You need a spatial index.

If you roll your own, you can do a lot worse than picking the R-Tree or Quad-tree algorithms.

Will
I had not time to read about quadtree much but as far as I studied R-Tree; It is for indexing multi-dimensional data which 1) will be persisted (like in a database, not in-memory) 2) and set of data change (insert, update and delete); neither of them was properties of my problem (KD-Trees are hard to balance too; so they are not proper instead of R-Trees and vice versa). Thanks
Kaveh Shahbazian
I think you should take more time to read about the R-Tree, and then look at the quadtree.If you can't roll your own, just use someone else's.
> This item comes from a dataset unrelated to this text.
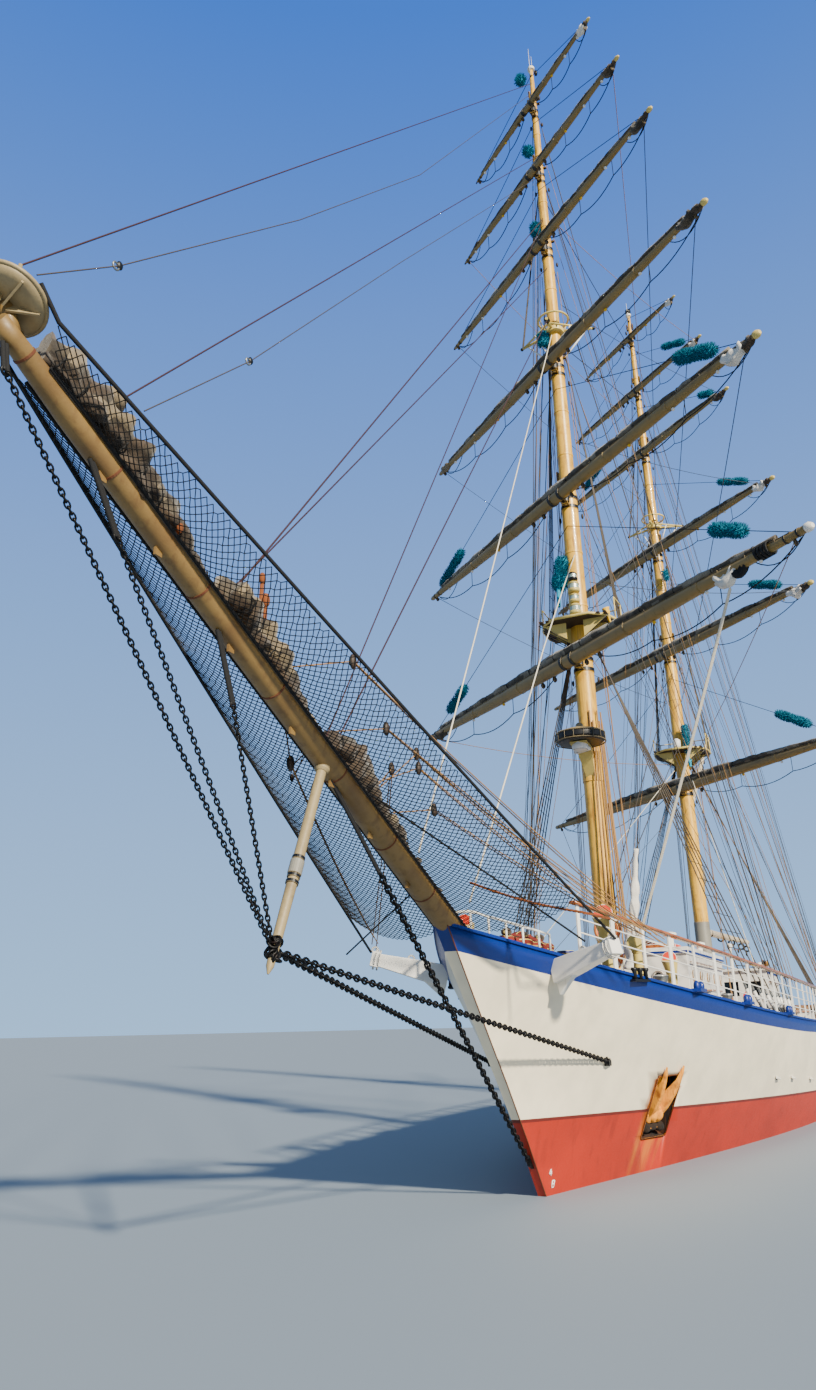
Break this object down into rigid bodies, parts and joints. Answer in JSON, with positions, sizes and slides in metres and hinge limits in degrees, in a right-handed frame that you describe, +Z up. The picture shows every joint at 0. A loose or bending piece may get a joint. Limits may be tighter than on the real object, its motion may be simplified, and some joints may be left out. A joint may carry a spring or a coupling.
{
  "type": "two-masted brig sailing ship, 1:2 scale model",
  "caption": "Two-masted square-rigged brig afloat with every sail furled, braced yards, long bowsprit, deckhouses and steering gear, as a 1:2 scale model.",
  "frame": {"origin": "on the centreline amidships, in the plane of the water", "axes": "+X to the bow, +Y to port, +Z up"},
  "size_m": [28.0007, 7.0215, 20.325],
  "materials": {
    "hull_paint": "gloss white topsides over red boot paint with a blue sheer band",
    "white_paint": "gloss white",
    "mast_paint": "buff yellow gloss",
    "yard_paint": "buff satin",
    "furled_canvas": "grey-white weathered canvas",
    "varnished_wood": "varnished, orange brown",
    "black_chain": "black painted",
    "wire_rope": "tarred and served",
    "rusty_iron": "rusty",
    "deck_gear_paint": "satin grey",
    "boot_paint": "matt red antifouling",
    "bronze": "cast bronze",
    "window_glass": "dark tinted"
  },
  "bodies": {
    "ship": {"hull": "hull_paint", "windlass": "deck_gear_paint", "bowsprit": "mast_paint", "dolphin_striker": "mast_paint", "martingale_chains": "black_chain", "bobstay": "black_chain", "cathead_port": "white_paint", "anchor_port": "rusty_iron", "rail_port": "varnished_wood", "cathead_starboard": "white_paint", "anchor_starboard": "rusty_iron", "rail_starboard": "varnished_wood", "foremast": "mast_paint", "fore_top": "white_paint", "fore_crosstrees": "white_paint", "mainmast": "mast_paint", "main_top": "white_paint", "main_crosstrees": "white_paint", "radar_platform": "white_paint", "furled_spanker": "furled_canvas", "furled_flying_jib": "furled_canvas", "furled_jib": "furled_canvas", "furled_staysail": "furled_canvas", "forward_deckhouse": "white_paint", "chart_house": "white_paint", "chart_house_glass": "window_glass", "wheel_pedestal": "white_paint", "topgallant_stay": "wire_rope", "topmast_stay": "wire_rope", "main_stay": "wire_rope"},
    "rudder": {"rudder": "boot_paint"},
    "propeller": {"propeller": "bronze"},
    "steering_wheel": {"steering_wheel": "varnished_wood"},
    "chart_house_door": {"chart_house_door": "varnished_wood"},
    "spanker_boom": {"spanker_boom": "yard_paint"},
    "spanker_gaff": {"spanker_gaff": "yard_paint"},
    "fore_course_yard": {"fore_course_yard": "yard_paint", "fore_course_furled": "furled_canvas"},
    "fore_lower_topsail_yard": {"fore_lower_topsail_yard": "yard_paint", "fore_lower_topsail_furled": "furled_canvas"},
    "fore_upper_topsail_yard": {"fore_upper_topsail_yard": "yard_paint", "fore_upper_topsail_furled": "furled_canvas"},
    "fore_topgallant_yard": {"fore_topgallant_yard": "yard_paint", "fore_topgallant_furled": "furled_canvas"},
    "fore_royal_yard": {"fore_royal_yard": "yard_paint", "fore_royal_furled": "furled_canvas"},
    "fore_skysail_yard": {"fore_skysail_yard": "yard_paint", "fore_skysail_furled": "furled_canvas"},
    "main_course_yard": {"main_course_yard": "yard_paint", "main_course_furled": "furled_canvas"},
    "main_lower_topsail_yard": {"main_lower_topsail_yard": "yard_paint", "main_lower_topsail_furled": "furled_canvas"},
    "main_upper_topsail_yard": {"main_upper_topsail_yard": "yard_paint", "main_upper_topsail_furled": "furled_canvas"},
    "main_topgallant_yard": {"main_topgallant_yard": "yard_paint", "main_topgallant_furled": "furled_canvas"},
    "main_royal_yard": {"main_royal_yard": "yard_paint", "main_royal_furled": "furled_canvas"},
    "main_skysail_yard": {"main_skysail_yard": "yard_paint", "main_skysail_furled": "furled_canvas"}
  },
  "joints": [
    {"name": "fore_course_brace", "type": "hinge", "parent": "ship", "child": "fore_course_yard", "pos_m": [6.22046, 0, 6.425], "axis": [0, 0, 1], "range_deg": [-2.7, 81.3]},
    {"name": "fore_lower_topsail_brace", "type": "hinge", "parent": "ship", "child": "fore_lower_topsail_yard", "pos_m": [6.205, 0, 9.1], "axis": [0, 0, 1], "range_deg": [-2.7, 81.3]},
    {"name": "fore_upper_topsail_brace", "type": "hinge", "parent": "ship", "child": "fore_upper_topsail_yard", "pos_m": [6.19, 0, 11.55], "axis": [0, 0, 1], "range_deg": [-2.7, 81.3]},
    {"name": "fore_topgallant_brace", "type": "hinge", "parent": "ship", "child": "fore_topgallant_yard", "pos_m": [6.17268, 0, 13.975], "axis": [0, 0, 1], "range_deg": [-2.7, 81.3]},
    {"name": "fore_royal_brace", "type": "hinge", "parent": "ship", "child": "fore_royal_yard", "pos_m": [6.15, 0, 15.65], "axis": [0, 0, 1], "range_deg": [-2.7, 81.3]},
    {"name": "fore_skysail_brace", "type": "hinge", "parent": "ship", "child": "fore_skysail_yard", "pos_m": [6.135, 0, 17.2], "axis": [0, 0, 1], "range_deg": [-2.7, 81.3]},
    {"name": "main_course_brace", "type": "hinge", "parent": "ship", "child": "main_course_yard", "pos_m": [-1.4292, 0, 6.025], "axis": [0, 0, 1], "range_deg": [-2.7, 81.3]},
    {"name": "main_lower_topsail_brace", "type": "hinge", "parent": "ship", "child": "main_lower_topsail_yard", "pos_m": [-1.44413, 0, 8.975], "axis": [0, 0, 1], "range_deg": [-2.7, 81.3]},
    {"name": "main_upper_topsail_brace", "type": "hinge", "parent": "ship", "child": "main_upper_topsail_yard", "pos_m": [-1.45923, 0, 11.425], "axis": [0, 0, 1], "range_deg": [-2.7, 81.3]},
    {"name": "main_topgallant_brace", "type": "hinge", "parent": "ship", "child": "main_topgallant_yard", "pos_m": [-1.47784, 0, 14.025], "axis": [0, 0, 1], "range_deg": [-2.7, 81.3]},
    {"name": "main_royal_brace", "type": "hinge", "parent": "ship", "child": "main_royal_yard", "pos_m": [-1.50121, 0, 15.775], "axis": [0, 0, 1], "range_deg": [-2.7, 81.3]},
    {"name": "main_skysail_brace", "type": "hinge", "parent": "ship", "child": "main_skysail_yard", "pos_m": [-1.51773, 0, 17.35], "axis": [0, 0, 1], "range_deg": [-2.7, 81.3]},
    {"name": "rudder_turn", "type": "hinge", "parent": "ship", "child": "rudder", "pos_m": [-8.975, 0, -1], "axis": [0, 0, 1], "range_deg": [-35, 35]},
    {"name": "wheel_turn", "type": "hinge", "parent": "ship", "child": "steering_wheel", "pos_m": [-8.15, 0, 2.175], "axis": [1, 0, 0], "range_deg": [-700, 700]},
    {"name": "propeller_spin", "type": "hinge", "parent": "ship", "child": "propeller", "pos_m": [-8.55, 0, -1.15], "axis": [1, 0, 0], "continuous": true},
    {"name": "door_swing", "type": "hinge", "parent": "ship", "child": "chart_house_door", "pos_m": [-6.60865, 0.2, 1.9], "axis": [0, 0, -1], "range_deg": [0, 110]},
    {"name": "boom_swing", "type": "hinge", "parent": "ship", "child": "spanker_boom", "pos_m": [-1.87326, 0, 3.2], "axis": [0, 0, 1], "range_deg": [-35, 35]},
    {"name": "gaff_swing", "type": "hinge", "parent": "ship", "child": "spanker_gaff", "pos_m": [-1.87109, 0, 5.7], "axis": [0, 0, 1], "range_deg": [-35, 35]}
  ],
  "couplings": [
    {"joint": "wheel_turn", "follows": "rudder_turn", "ratio": 20}
  ]
}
Lots of databases offer GIS functionality.
Will
+1  A: 

I would go with a quadtree. It is the most simple spatial structure. In 2 dimensions i would generally recommend quadtree instead of kd-tree, because it is simpler, faster. Its downside is more memory consumption if the number of dimensions is high, but in case of 2 dimensions the difference is not significant.

There is a nice optimization trick if your coordinates are floating point typed: In a query you first will have to find the leaf-node that contains the point to which the most near point is asked. To do this you will have to go in the tree from the root to the leaf - in each iteration deciding which child-node to step on. Store the identifiers/addresses of the child-nodes in a 4-sized array in the Node structure. Digitize the point coordinates in the query algorithm. Then you will be able to find the proper sub-node just by indexing the array by 2 proper bits of the digitized point coordinates. Digitizing is fast: implement it with a simple static_cast.

But first implement the quadtree without optimization because it is easy to make a bug with the bit-operations. Even without this optimization, it still will be the fastest solution.

Zoli